‘Am I crazy?’ I’ve paid my fiancée rent for 9 years and spent $10,000 improving her home. She’s also listed on my health insurance. What should I do?


I have a situation that is causing a lot of issues in my relationship. We have been dating for 17 years, have lived together for close to nine years and have been engaged for six. 

When I moved into her house, we agreed I would pay $600 a month in rent. Over the years, I have increased how much I pay in rent and have taken on other expenses, such as the $300 cable-and-internet bill. I have also contributed toward some home improvements, spending about $10,000 in total.

Additionally, when we go out to eat, which is probably 60% of the time, I usually pay. 

I am now paying $1,100 a month in rent. She has retired and is listed as a domestic partner on my health insurance. I am also paying her $200 health-insurance premium.

However, her previous employer reimburses her health-insurance costs, and she keeps that money. She says she “subsidized” my rent nine years ago to help me out financially, and this is now “payback” since I am debt-free. 

‘Her previous employer reimburses her health-insurance costs, and she keeps that money.’

Wait, what? I paid her exactly what she asked for back then without question, and there was no discussion that the agreed-upon rent was below market value or being “subsidized” by her.

This has caused a rift in our relationship, as we view money very differently. I am pretty generous with it.  

The cherry on top is that we both have trusts, and she refuses to tell me any details about hers. If she were to die tomorrow, I would be in the dark. She knows all the specifics of mine, including the fact that she is included in it. 

Am I crazy to feel this way about the rent, the health insurance and the trust?

Appreciate Your Guidance

Dear Appreciate,

You’re not crazy. You’re stuck in a rut.

We could go back and forth all day about who is being unfair to whom. But whether or not either of you believes the original rent was below market value, you both agreed to it. It seems likely that you believed it was a fair price. There were no blindfolds or lottery tickets involved. You came to an arrangement that suited you both at that time, and you both walked into that arrangement with your eyes open. And over the years, you and your fiancée have benefited from living together: You have a place to live, and she gets extra income.

The problem, I believe, is bigger than that $200 health-insurance premium. It seems that resentments have built up over time, perhaps due to the amount of money you have spent on renovations or on the health-insurance premium, or perhaps because of the underlying imbalance of financial power. I suspect it is a little bit of both, perhaps with more dissatisfaction due to the latter: She is the homeowner, and you are the de facto renter.

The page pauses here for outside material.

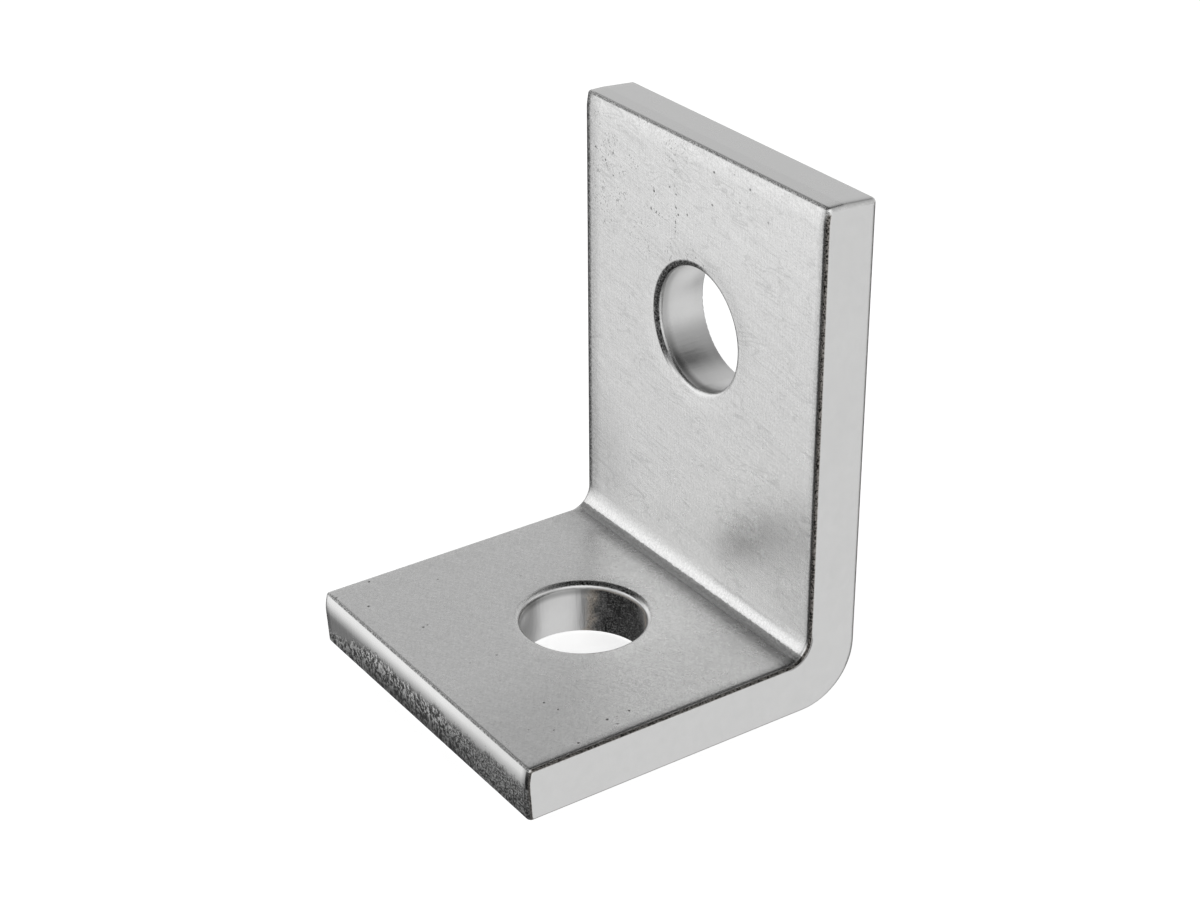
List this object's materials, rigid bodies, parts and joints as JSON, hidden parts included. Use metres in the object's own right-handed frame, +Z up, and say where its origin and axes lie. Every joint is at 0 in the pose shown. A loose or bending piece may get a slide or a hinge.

There are no victims here, only volunteers. You volunteered to live in her home for the past nine years and to pay for improvements that added up to $10,000. I agree that’s a lot of money at first glance. But keep in mind that houses are expensive to maintain — property taxes, mortgage interest, gas and electricity, etc. What’s more, that $10,000 equates to about $93 per month over the years you have lived there. Chalk it up to wear and tear, goodwill and miscellaneous contributions. 

The other inequity relates to your respective trusts. Your partner is not transparent about how much money is in her trust and whether you are a beneficiary. Once again, this is part of a larger problem: A curious lack of financial faith. It’s curious because you have hashed out your financial responsibilities, and yet your arrangement has so many deep-rooted problems for both of you. This may be one reason your engagement has stretched to six years.

‘If you feel your options are limited, you may be more willing to agree to things that make you unhappy.’

With the important caveat that I have only heard your side of the story, there is a certain callousness at worst, or insensitivity at best, to your fiancée’s comment that she was subsidizing your early years of rent. While it’s your responsibility to be aware of the rental-market rates, this is yet another important nugget that was left untouched (until now). Resentments are like dry rot in the structure of a house. They grow deeper over time, weakening the fundamentals of the relationship.

I have a few questions for you: Do you want to remain living in her house after you get married? Do you have a home of your own? Do you have enough savings that you could buy your own home? Assuming that living with your fiancée is Plan A, what is your Plan B if you break up? Is this an otherwise happy relationship? My reason for asking: If you feel your options are limited, you may be more willing to agree to things that make you unhappy.

By picking up the check in a restaurant, you may feel like you are restoring some kind of financial equity to the relationship, but that is fleeting. You are the one in charge on that night by virtue of paying for your fiancée’s meal. But (a) that is part of a long, gendered social contract that is changing with the times and (b) it does not alter the fact that you are living in your partner’s home — and if the relationship ends, so does your living arrangement.

Ultimately, it’s important not to hold up your $10,000 renovations or $200-a-month health-insurance payment as leverage in the overall balance of power in the relationship. While those gestures show a great deal of goodwill, they also come with a “gift tax.” The more you pay and the longer you live under that roof, the more you may feel that you have a right to live in your fiancée’s home indefinitely. But the hard truth is that there is only one person’s name on that deed.

And that’s the person who ultimately calls the shots.